DATA

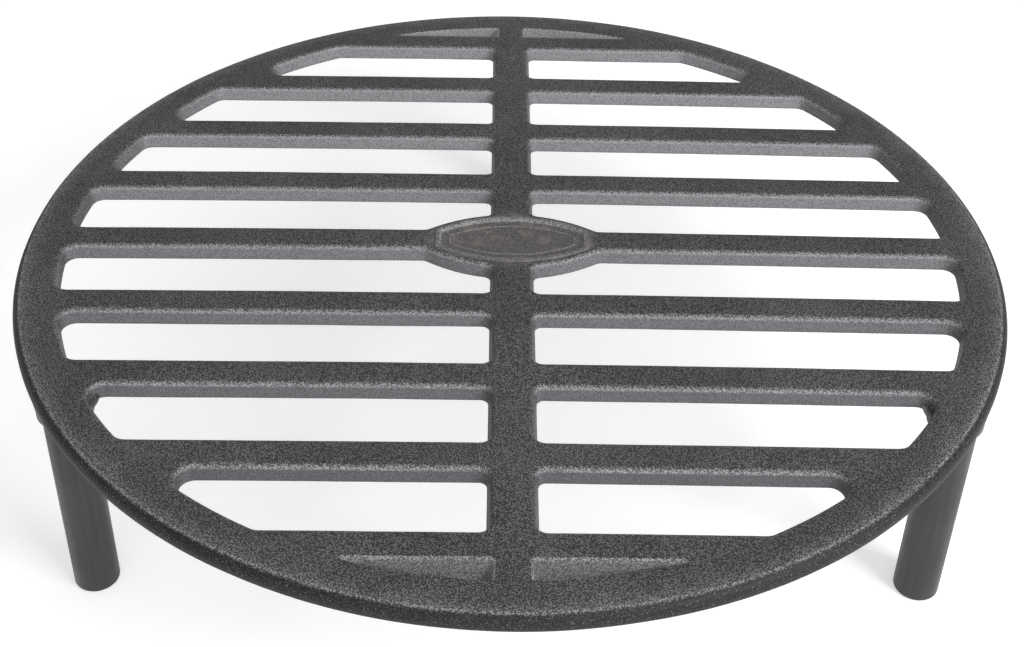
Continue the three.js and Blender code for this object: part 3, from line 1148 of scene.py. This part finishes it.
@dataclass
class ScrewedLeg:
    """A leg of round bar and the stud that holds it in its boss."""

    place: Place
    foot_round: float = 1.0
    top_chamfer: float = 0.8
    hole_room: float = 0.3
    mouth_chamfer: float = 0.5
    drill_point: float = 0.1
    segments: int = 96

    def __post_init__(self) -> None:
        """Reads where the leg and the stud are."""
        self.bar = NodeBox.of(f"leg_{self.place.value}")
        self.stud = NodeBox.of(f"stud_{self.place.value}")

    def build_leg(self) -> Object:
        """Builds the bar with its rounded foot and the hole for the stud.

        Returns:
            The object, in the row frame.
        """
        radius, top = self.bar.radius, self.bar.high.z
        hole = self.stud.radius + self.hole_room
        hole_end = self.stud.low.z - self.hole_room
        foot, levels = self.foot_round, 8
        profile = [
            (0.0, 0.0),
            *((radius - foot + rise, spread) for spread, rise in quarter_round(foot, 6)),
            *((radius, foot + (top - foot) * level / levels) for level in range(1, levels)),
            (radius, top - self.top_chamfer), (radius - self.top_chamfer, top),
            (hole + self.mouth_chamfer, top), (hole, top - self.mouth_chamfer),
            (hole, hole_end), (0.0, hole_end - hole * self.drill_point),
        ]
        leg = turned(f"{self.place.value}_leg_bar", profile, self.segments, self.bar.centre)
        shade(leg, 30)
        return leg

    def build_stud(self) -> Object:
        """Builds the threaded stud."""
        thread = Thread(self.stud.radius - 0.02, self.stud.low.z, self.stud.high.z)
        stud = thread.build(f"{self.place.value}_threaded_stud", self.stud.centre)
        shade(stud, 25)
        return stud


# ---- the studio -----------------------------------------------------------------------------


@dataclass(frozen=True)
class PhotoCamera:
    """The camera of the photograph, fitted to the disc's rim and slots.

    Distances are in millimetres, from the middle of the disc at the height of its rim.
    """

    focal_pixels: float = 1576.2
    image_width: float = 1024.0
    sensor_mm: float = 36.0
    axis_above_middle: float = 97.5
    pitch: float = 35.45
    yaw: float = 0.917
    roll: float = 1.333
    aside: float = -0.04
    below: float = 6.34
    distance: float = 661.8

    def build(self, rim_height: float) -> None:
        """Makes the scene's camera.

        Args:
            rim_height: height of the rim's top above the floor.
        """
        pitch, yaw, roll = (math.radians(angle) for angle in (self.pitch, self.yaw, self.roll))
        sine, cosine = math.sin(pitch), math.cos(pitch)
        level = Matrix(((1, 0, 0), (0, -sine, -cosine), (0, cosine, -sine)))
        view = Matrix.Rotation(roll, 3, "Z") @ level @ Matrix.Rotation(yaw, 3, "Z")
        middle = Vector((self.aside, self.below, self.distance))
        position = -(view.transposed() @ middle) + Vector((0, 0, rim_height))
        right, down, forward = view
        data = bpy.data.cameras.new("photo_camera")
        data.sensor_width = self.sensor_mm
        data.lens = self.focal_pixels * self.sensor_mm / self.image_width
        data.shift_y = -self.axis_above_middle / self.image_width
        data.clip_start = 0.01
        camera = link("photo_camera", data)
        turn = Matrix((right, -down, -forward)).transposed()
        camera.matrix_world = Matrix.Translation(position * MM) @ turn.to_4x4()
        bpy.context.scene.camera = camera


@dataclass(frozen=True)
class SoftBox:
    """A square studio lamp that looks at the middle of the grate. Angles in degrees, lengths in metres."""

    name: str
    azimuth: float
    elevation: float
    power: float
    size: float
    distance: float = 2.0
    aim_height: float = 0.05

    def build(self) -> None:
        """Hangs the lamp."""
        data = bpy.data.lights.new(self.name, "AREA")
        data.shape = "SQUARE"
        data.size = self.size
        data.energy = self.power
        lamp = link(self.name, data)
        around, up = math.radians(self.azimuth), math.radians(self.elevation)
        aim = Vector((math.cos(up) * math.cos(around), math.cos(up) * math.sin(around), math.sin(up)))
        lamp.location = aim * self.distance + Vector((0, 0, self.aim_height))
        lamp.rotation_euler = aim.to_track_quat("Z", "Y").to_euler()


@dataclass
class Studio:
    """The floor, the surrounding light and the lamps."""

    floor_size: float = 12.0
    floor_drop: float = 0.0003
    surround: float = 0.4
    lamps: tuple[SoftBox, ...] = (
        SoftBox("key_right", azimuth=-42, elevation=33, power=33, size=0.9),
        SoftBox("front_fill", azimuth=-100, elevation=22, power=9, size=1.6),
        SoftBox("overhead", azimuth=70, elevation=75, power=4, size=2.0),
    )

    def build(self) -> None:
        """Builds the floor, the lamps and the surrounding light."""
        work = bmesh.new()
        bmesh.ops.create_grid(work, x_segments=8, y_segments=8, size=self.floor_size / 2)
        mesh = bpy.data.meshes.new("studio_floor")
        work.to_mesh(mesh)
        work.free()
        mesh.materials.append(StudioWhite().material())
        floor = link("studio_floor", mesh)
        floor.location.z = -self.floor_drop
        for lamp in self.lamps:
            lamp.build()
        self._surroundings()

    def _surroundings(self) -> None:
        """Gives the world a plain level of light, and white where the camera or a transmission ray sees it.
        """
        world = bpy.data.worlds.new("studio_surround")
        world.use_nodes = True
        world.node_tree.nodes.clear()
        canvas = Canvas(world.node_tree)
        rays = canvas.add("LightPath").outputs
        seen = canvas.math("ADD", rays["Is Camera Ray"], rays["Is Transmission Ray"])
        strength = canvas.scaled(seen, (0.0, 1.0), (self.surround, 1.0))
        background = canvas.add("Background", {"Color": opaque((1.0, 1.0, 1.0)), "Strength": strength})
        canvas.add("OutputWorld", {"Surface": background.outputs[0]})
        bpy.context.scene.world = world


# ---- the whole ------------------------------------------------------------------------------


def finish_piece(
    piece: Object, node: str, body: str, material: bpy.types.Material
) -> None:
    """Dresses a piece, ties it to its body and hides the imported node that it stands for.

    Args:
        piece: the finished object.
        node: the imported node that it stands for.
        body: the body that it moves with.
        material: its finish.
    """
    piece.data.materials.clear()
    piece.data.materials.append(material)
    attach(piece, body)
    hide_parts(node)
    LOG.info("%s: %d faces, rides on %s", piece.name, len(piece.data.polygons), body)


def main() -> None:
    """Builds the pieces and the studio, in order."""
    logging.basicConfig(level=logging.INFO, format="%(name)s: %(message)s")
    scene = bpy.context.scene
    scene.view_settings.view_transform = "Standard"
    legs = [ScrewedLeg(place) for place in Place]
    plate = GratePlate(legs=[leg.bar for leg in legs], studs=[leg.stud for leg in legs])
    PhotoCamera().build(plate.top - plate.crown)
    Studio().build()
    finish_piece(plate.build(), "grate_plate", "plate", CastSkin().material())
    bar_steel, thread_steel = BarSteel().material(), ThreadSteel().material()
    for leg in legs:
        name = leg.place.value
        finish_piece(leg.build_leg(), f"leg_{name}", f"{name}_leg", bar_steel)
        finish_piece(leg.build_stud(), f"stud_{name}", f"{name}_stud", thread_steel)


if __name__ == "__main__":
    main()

EXERCISE TASK
The data above must be returned in full, exactly as written.

REPLY
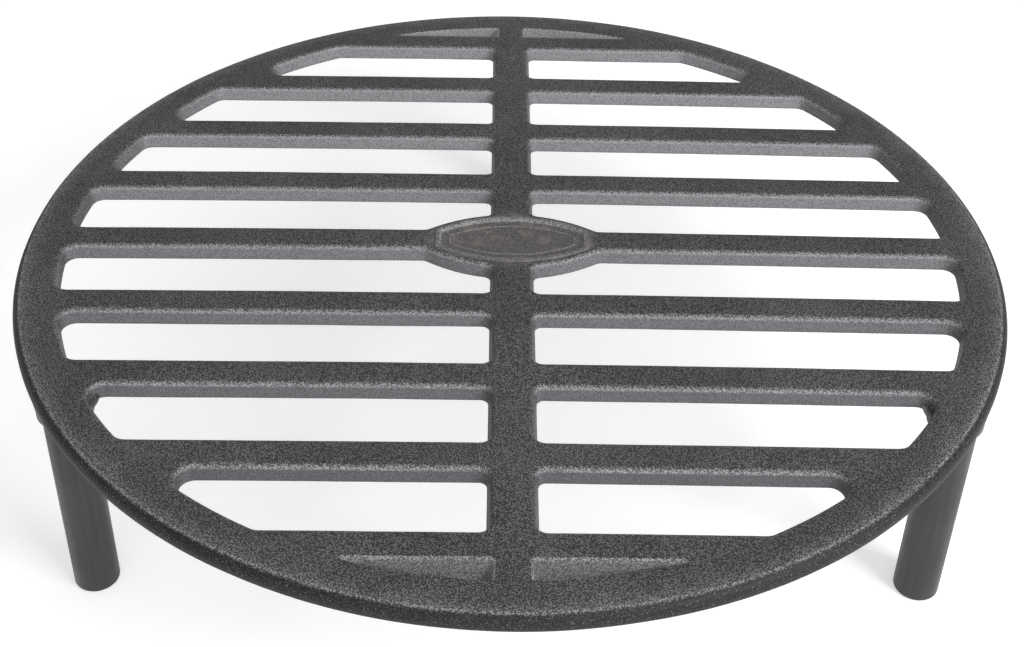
Continue the three.js and Blender code for this object: part 3, from line 1148 of scene.py. This part finishes it.
@dataclass
class ScrewedLeg:
    """A leg of round bar and the stud that holds it in its boss."""

    place: Place
    foot_round: float = 1.0
    top_chamfer: float = 0.8
    hole_room: float = 0.3
    mouth_chamfer: float = 0.5
    drill_point: float = 0.1
    segments: int = 96

    def __post_init__(self) -> None:
        """Reads where the leg and the stud are."""
        self.bar = NodeBox.of(f"leg_{self.place.value}")
        self.stud = NodeBox.of(f"stud_{self.place.value}")

    def build_leg(self) -> Object:
        """Builds the bar with its rounded foot and the hole for the stud.

        Returns:
            The object, in the row frame.
        """
        radius, top = self.bar.radius, self.bar.high.z
        hole = self.stud.radius + self.hole_room
        hole_end = self.stud.low.z - self.hole_room
        foot, levels = self.foot_round, 8
        profile = [
            (0.0, 0.0),
            *((radius - foot + rise, spread) for spread, rise in quarter_round(foot, 6)),
            *((radius, foot + (top - foot) * level / levels) for level in range(1, levels)),
            (radius, top - self.top_chamfer), (radius - self.top_chamfer, top),
            (hole + self.mouth_chamfer, top), (hole, top - self.mouth_chamfer),
            (hole, hole_end), (0.0, hole_end - hole * self.drill_point),
        ]
        leg = turned(f"{self.place.value}_leg_bar", profile, self.segments, self.bar.centre)
        shade(leg, 30)
        return leg

    def build_stud(self) -> Object:
        """Builds the threaded stud."""
        thread = Thread(self.stud.radius - 0.02, self.stud.low.z, self.stud.high.z)
        stud = thread.build(f"{self.place.value}_threaded_stud", self.stud.centre)
        shade(stud, 25)
        return stud


# ---- the studio -----------------------------------------------------------------------------


@dataclass(frozen=True)
class PhotoCamera:
    """The camera of the photograph, fitted to the disc's rim and slots.

    Distances are in millimetres, from the middle of the disc at the height of its rim.
    """

    focal_pixels: float = 1576.2
    image_width: float = 1024.0
    sensor_mm: float = 36.0
    axis_above_middle: float = 97.5
    pitch: float = 35.45
    yaw: float = 0.917
    roll: float = 1.333
    aside: float = -0.04
    below: float = 6.34
    distance: float = 661.8

    def build(self, rim_height: float) -> None:
        """Makes the scene's camera.

        Args:
            rim_height: height of the rim's top above the floor.
        """
        pitch, yaw, roll = (math.radians(angle) for angle in (self.pitch, self.yaw, self.roll))
        sine, cosine = math.sin(pitch), math.cos(pitch)
        level = Matrix(((1, 0, 0), (0, -sine, -cosine), (0, cosine, -sine)))
        view = Matrix.Rotation(roll, 3, "Z") @ level @ Matrix.Rotation(yaw, 3, "Z")
        middle = Vector((self.aside, self.below, self.distance))
        position = -(view.transposed() @ middle) + Vector((0, 0, rim_height))
        right, down, forward = view
        data = bpy.data.cameras.new("photo_camera")
        data.sensor_width = self.sensor_mm
        data.lens = self.focal_pixels * self.sensor_mm / self.image_width
        data.shift_y = -self.axis_above_middle / self.image_width
        data.clip_start = 0.01
        camera = link("photo_camera", data)
        turn = Matrix((right, -down, -forward)).transposed()
        camera.matrix_world = Matrix.Translation(position * MM) @ turn.to_4x4()
        bpy.context.scene.camera = camera


@dataclass(frozen=True)
class SoftBox:
    """A square studio lamp that looks at the middle of the grate. Angles in degrees, lengths in metres."""

    name: str
    azimuth: float
    elevation: float
    power: float
    size: float
    distance: float = 2.0
    aim_height: float = 0.05

    def build(self) -> None:
        """Hangs the lamp."""
        data = bpy.data.lights.new(self.name, "AREA")
        data.shape = "SQUARE"
        data.size = self.size
        data.energy = self.power
        lamp = link(self.name, data)
        around, up = math.radians(self.azimuth), math.radians(self.elevation)
        aim = Vector((math.cos(up) * math.cos(around), math.cos(up) * math.sin(around), math.sin(up)))
        lamp.location = aim * self.distance + Vector((0, 0, self.aim_height))
        lamp.rotation_euler = aim.to_track_quat("Z", "Y").to_euler()


@dataclass
class Studio:
    """The floor, the surrounding light and the lamps."""

    floor_size: float = 12.0
    floor_drop: float = 0.0003
    surround: float = 0.4
    lamps: tuple[SoftBox, ...] = (
        SoftBox("key_right", azimuth=-42, elevation=33, power=33, size=0.9),
        SoftBox("front_fill", azimuth=-100, elevation=22, power=9, size=1.6),
        SoftBox("overhead", azimuth=70, elevation=75, power=4, size=2.0),
    )

    def build(self) -> None:
        """Builds the floor, the lamps and the surrounding light."""
        work = bmesh.new()
        bmesh.ops.create_grid(work, x_segments=8, y_segments=8, size=self.floor_size / 2)
        mesh = bpy.data.meshes.new("studio_floor")
        work.to_mesh(mesh)
        work.free()
        mesh.materials.append(StudioWhite().material())
        floor = link("studio_floor", mesh)
        floor.location.z = -self.floor_drop
        for lamp in self.lamps:
            lamp.build()
        self._surroundings()

    def _surroundings(self) -> None:
        """Gives the world a plain level of light, and white where the camera or a transmission ray sees it.
        """
        world = bpy.data.worlds.new("studio_surround")
        world.use_nodes = True
        world.node_tree.nodes.clear()
        canvas = Canvas(world.node_tree)
        rays = canvas.add("LightPath").outputs
        seen = canvas.math("ADD", rays["Is Camera Ray"], rays["Is Transmission Ray"])
        strength = canvas.scaled(seen, (0.0, 1.0), (self.surround, 1.0))
        background = canvas.add("Background", {"Color": opaque((1.0, 1.0, 1.0)), "Strength": strength})
        canvas.add("OutputWorld", {"Surface": background.outputs[0]})
        bpy.context.scene.world = world


# ---- the whole ------------------------------------------------------------------------------


def finish_piece(
    piece: Object, node: str, body: str, material: bpy.types.Material
) -> None:
    """Dresses a piece, ties it to its body and hides the imported node that it stands for.

    Args:
        piece: the finished object.
        node: the imported node that it stands for.
        body: the body that it moves with.
        material: its finish.
    """
    piece.data.materials.clear()
    piece.data.materials.append(material)
    attach(piece, body)
    hide_parts(node)
    LOG.info("%s: %d faces, rides on %s", piece.name, len(piece.data.polygons), body)


def main() -> None:
    """Builds the pieces and the studio, in order."""
    logging.basicConfig(level=logging.INFO, format="%(name)s: %(message)s")
    scene = bpy.context.scene
    scene.view_settings.view_transform = "Standard"
    legs = [ScrewedLeg(place) for place in Place]
    plate = GratePlate(legs=[leg.bar for leg in legs], studs=[leg.stud for leg in legs])
    PhotoCamera().build(plate.top - plate.crown)
    Studio().build()
    finish_piece(plate.build(), "grate_plate", "plate", CastSkin().material())
    bar_steel, thread_steel = BarSteel().material(), ThreadSteel().material()
    for leg in legs:
        name = leg.place.value
        finish_piece(leg.build_leg(), f"leg_{name}", f"{name}_leg", bar_steel)
        finish_piece(leg.build_stud(), f"stud_{name}", f"{name}_stud", thread_steel)


if __name__ == "__main__":
    main()